Celui qui croit au Christ ne peut pas accepter que l’homme soit écrasé, méprisé et détruit. Celui qui combat pour que la liberté, la justice et le respect de l’homme règnent dans la société va nécessairement au devant de l’hostilité.

C’est pourquoi, dans ce combat, il n’y a pas des foules de volontaires. Personne n’aime être mal vu, être mal jugé, être maltraité et à plus forte raison être persécuté. Les chrétiens ne sont pas des masochistes qui cherchent à souffrir pour le plaisir.
Si la souffrance vient dans leur vie, ils doivent espérer que c’est par fidélité au Christ. Jésus, en ouvrant ce chemin devant ses apôtres, leur annonce qu’ils sont tous et chacun sous la protection de l’amour de Dieu.
Le risque de ne pas être compris, d’être combattus, d’être rejetés, il est humainement normal que nous en ayons peur, et la parole du Christ à ses apôtres vise à renforcer notre confiance : si nous vivons selon les commandements de Dieu, si nous essayons de mettre sa Parole en pratique, non seulement dans le secret de notre famille, non seulement dans le secret de notre logement, mais aussi dans tous les domaines de notre vie, dans tous les secteurs de notre vie humaine, qu’il s’agisse de la famille, du travail, de la société, qu’il s’agisse des loisirs, dans toutes les activités humaines auxquelles nous participons et qui, toutes, peuvent être illuminées par la Parole du Christ, si donc nous mettons cette Parole en pratique, si nous essayons de modeler notre vie, de l’orienter selon l’appel de Dieu, alors nous savons que notre qualité de chrétien ne restera pas cachée.
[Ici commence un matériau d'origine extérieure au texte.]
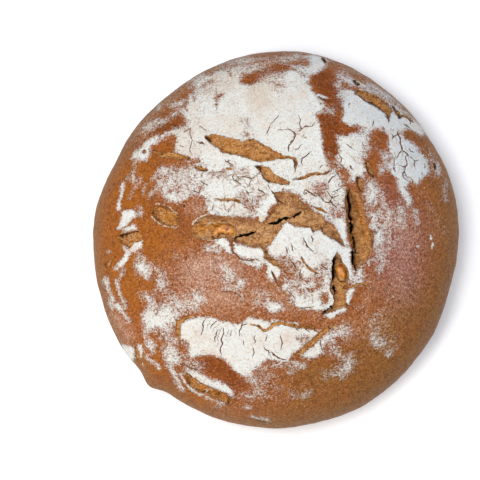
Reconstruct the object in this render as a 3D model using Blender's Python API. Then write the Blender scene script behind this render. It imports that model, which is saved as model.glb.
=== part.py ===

Elle paraîtra au grand jour ; elle pourra gêner certains, elle suscitera la moquerie, l’hostilité, la violence peut-être ; mais, dans tout cela, nous savons aussi que Dieu ne nous abandonne pas, pas plus qu’il n’abandonne les oiseaux du ciel ni les lys des champs.

C’est donc avec confiance que nous recevons du Christ la mission de faire passer au jour ce qui est caché, de manifester devant tous que nous croyons que Dieu, Père, Fils et Esprit Saint, veut le bien de l’homme. Amen.